Sobre o princípio do duplo grau de jurisdição e sua conexão com a CRP cfr. ainda Amâncio Ferreira, Manual dos Recursos em Processo Civil, 8ª ed., págs. 72 a 76.
[6] Cfr. Ribeiro Mendes, Recursos em Processo Civil, págs. 99 e 100.
[7] Cfr. Amâncio Ferreira, Manual dos Recursos em Processo Civil, 8ª ed., pág. 75.
[8] Cfr. Ribeiro Mendes, Recursos em Processo Civil, pág. 101, Teixeira de Sousa, Estudos Sobre o Novo Processo Civil, 2ª ed., pág. 377, e Amâncio Ferreira, Manual dos Recursos em Processo Civil, 8ª ed., pág. 75.
[9] Em “O direito fundamental do acesso aos tribunais e a reforma do processo civil”, inserido em Estudos em Homenagem a Cunha Rodrigues, pág. 764.

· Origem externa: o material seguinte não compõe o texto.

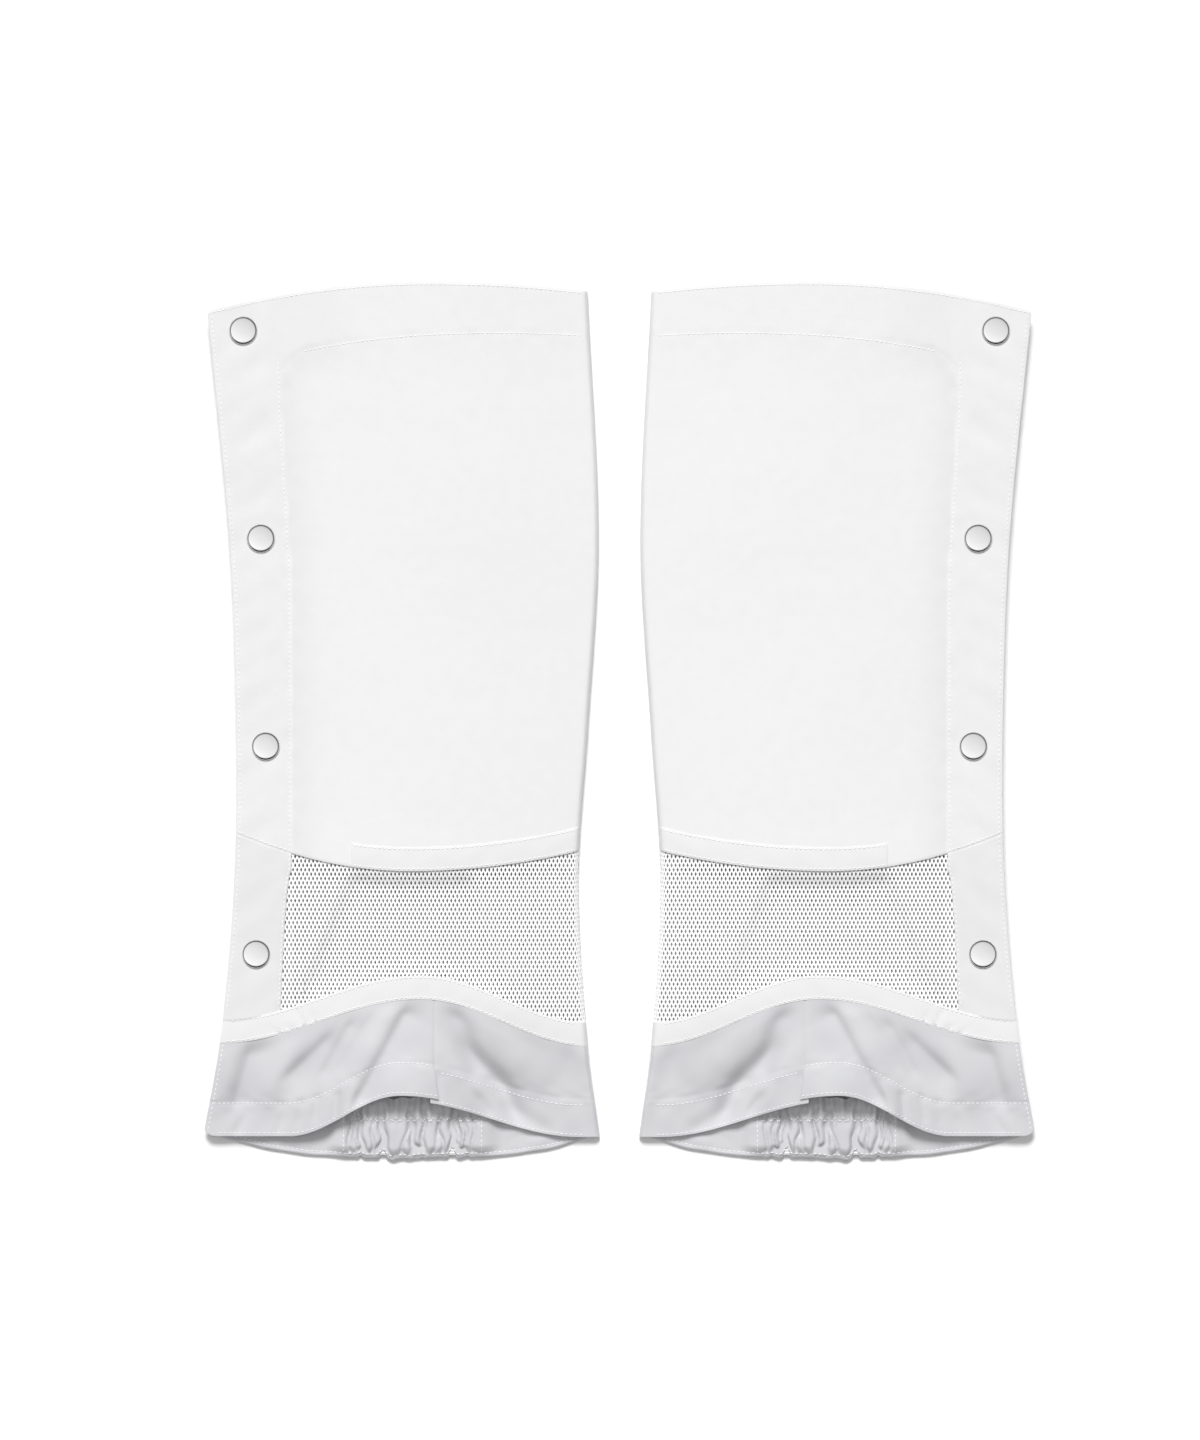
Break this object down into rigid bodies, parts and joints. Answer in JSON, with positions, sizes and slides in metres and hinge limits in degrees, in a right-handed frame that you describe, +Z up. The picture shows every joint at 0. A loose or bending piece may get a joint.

[10] Recursos em Processo Civil, pág. 101. Cfr. ainda Teixeira de Sousa, Estudos Sobre o Novo Processo Civil, 2ª ed., pág. 378, ou o Ac. do Trib. Const., de 6-4-99, BMJ 486º/44. Noutro acórdão, de 11-2-98, BMJ 474º/85, refere-se que os limites do direito de recorrer decorrentes da articulação entre o valor da causa e as alçadas não consubstanciam restrições a um direito fundamental – o direito ao recurso – incompatível com a Constituição, já que desta não resulta a existência de um direito irrestrito a impugnar todas as decisões judiciais, não podendo inferir-se dos princípios constitucionais a existência de um triplo grau de jurisdição.